= TASK PROMPT =
Restate word for word the lines of the records below, starting at the line that contains "obj.matrix_world = Matrix.Identity(4)" and ending at the line that contains "PRIMER_EDGE = 0.4 * MM", with both of those lines included and nothing else.

= INFORMATION SUPPLIED =
--*--
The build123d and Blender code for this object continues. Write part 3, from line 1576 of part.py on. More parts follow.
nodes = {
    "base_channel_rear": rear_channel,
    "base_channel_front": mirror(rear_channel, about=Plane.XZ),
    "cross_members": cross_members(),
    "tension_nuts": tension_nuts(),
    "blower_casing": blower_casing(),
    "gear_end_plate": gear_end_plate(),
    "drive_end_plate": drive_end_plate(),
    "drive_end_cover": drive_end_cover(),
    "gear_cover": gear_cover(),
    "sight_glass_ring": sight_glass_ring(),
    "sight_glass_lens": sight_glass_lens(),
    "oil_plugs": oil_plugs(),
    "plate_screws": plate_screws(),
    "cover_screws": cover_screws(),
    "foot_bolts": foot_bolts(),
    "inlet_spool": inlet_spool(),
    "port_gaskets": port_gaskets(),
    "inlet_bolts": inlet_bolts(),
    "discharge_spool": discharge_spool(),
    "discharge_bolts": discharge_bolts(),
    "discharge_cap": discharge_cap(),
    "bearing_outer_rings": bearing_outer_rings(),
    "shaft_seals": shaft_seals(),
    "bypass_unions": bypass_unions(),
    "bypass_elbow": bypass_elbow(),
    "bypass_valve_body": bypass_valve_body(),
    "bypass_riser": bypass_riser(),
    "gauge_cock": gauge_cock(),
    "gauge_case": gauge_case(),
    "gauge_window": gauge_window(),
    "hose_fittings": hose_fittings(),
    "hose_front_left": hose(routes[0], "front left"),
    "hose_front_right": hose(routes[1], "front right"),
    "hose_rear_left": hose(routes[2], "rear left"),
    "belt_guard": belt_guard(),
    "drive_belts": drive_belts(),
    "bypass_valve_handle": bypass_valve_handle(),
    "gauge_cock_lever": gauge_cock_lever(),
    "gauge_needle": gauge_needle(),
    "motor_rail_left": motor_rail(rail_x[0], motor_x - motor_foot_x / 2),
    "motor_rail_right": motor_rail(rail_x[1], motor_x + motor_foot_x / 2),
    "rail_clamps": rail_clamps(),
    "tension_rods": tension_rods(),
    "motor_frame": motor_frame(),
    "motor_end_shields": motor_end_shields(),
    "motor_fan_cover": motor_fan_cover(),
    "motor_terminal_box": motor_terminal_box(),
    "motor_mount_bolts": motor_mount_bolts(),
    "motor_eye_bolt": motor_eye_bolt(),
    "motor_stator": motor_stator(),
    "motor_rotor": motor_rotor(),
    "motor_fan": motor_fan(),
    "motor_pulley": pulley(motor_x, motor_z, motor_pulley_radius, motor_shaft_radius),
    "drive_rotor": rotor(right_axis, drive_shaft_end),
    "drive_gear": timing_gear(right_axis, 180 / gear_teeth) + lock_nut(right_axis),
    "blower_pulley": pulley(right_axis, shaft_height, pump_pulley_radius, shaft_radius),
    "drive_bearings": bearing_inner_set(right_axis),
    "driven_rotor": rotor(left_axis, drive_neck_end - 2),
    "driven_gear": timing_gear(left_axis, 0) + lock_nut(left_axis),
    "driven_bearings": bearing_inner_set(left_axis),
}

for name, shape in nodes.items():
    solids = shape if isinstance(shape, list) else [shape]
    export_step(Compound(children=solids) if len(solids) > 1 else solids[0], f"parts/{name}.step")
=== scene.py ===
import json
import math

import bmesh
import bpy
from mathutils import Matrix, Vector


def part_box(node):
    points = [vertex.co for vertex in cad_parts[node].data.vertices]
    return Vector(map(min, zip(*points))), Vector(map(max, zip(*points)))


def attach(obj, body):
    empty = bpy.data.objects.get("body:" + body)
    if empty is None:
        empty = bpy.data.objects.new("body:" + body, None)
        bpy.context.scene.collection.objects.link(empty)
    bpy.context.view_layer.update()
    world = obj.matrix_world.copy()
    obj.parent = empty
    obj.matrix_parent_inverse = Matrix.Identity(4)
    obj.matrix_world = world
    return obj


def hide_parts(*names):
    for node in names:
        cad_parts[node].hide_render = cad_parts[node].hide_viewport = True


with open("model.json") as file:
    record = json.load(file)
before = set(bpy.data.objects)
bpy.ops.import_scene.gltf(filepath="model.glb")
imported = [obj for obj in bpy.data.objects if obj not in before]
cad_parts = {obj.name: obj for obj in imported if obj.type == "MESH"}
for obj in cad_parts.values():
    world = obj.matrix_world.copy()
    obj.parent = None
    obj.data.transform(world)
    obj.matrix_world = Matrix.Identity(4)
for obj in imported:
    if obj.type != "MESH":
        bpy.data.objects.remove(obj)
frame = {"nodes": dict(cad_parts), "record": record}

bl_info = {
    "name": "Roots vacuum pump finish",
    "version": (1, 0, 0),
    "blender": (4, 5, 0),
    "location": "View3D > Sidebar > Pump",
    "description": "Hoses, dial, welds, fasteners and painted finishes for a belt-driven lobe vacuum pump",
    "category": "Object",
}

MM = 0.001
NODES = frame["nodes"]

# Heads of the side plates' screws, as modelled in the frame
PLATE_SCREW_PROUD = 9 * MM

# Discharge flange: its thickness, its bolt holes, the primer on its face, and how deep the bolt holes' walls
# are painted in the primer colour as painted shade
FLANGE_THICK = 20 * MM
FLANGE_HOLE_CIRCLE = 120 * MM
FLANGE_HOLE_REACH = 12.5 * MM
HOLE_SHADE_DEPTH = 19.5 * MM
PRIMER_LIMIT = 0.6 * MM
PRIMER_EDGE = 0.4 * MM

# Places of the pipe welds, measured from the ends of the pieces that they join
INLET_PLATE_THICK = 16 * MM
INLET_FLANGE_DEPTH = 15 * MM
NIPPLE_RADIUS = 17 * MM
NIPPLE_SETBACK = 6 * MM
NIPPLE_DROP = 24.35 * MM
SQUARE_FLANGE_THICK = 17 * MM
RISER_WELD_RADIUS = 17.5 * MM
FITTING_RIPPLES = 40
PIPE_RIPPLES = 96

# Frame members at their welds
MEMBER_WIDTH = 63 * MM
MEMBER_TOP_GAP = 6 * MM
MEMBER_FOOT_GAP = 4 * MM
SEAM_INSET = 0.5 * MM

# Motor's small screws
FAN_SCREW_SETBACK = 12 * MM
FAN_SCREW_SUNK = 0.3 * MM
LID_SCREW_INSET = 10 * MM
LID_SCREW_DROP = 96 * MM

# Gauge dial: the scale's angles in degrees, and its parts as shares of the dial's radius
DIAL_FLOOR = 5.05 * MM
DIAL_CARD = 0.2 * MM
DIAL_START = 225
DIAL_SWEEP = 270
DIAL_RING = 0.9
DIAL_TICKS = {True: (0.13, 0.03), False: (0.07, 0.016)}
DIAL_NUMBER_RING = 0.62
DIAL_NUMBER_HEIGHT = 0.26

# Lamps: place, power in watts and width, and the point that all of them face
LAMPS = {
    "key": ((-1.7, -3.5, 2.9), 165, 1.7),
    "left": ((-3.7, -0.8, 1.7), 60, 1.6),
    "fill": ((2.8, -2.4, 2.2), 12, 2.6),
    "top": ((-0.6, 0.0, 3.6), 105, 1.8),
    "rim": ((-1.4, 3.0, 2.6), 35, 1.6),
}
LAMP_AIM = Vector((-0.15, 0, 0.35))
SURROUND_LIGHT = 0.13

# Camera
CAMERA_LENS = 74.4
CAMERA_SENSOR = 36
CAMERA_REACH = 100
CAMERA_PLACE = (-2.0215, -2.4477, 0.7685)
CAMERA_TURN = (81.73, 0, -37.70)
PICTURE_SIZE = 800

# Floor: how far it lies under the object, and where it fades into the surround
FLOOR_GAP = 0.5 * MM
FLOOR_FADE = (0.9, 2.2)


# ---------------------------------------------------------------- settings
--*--
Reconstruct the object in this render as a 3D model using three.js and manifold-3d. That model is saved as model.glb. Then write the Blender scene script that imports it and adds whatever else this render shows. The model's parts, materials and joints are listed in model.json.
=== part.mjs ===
--*--
= EXPECTED ANSWER =
    obj.matrix_world = Matrix.Identity(4)
for obj in imported:
    if obj.type != "MESH":
        bpy.data.objects.remove(obj)
frame = {"nodes": dict(cad_parts), "record": record}

bl_info = {
    "name": "Roots vacuum pump finish",
    "version": (1, 0, 0),
    "blender": (4, 5, 0),
    "location": "View3D > Sidebar > Pump",
    "description": "Hoses, dial, welds, fasteners and painted finishes for a belt-driven lobe vacuum pump",
    "category": "Object",
}

MM = 0.001
NODES = frame["nodes"]

# Heads of the side plates' screws, as modelled in the frame
PLATE_SCREW_PROUD = 9 * MM

# Discharge flange: its thickness, its bolt holes, the primer on its face, and how deep the bolt holes' walls
# are painted in the primer colour as painted shade
FLANGE_THICK = 20 * MM
FLANGE_HOLE_CIRCLE = 120 * MM
FLANGE_HOLE_REACH = 12.5 * MM
HOLE_SHADE_DEPTH = 19.5 * MM
PRIMER_LIMIT = 0.6 * MM
PRIMER_EDGE = 0.4 * MM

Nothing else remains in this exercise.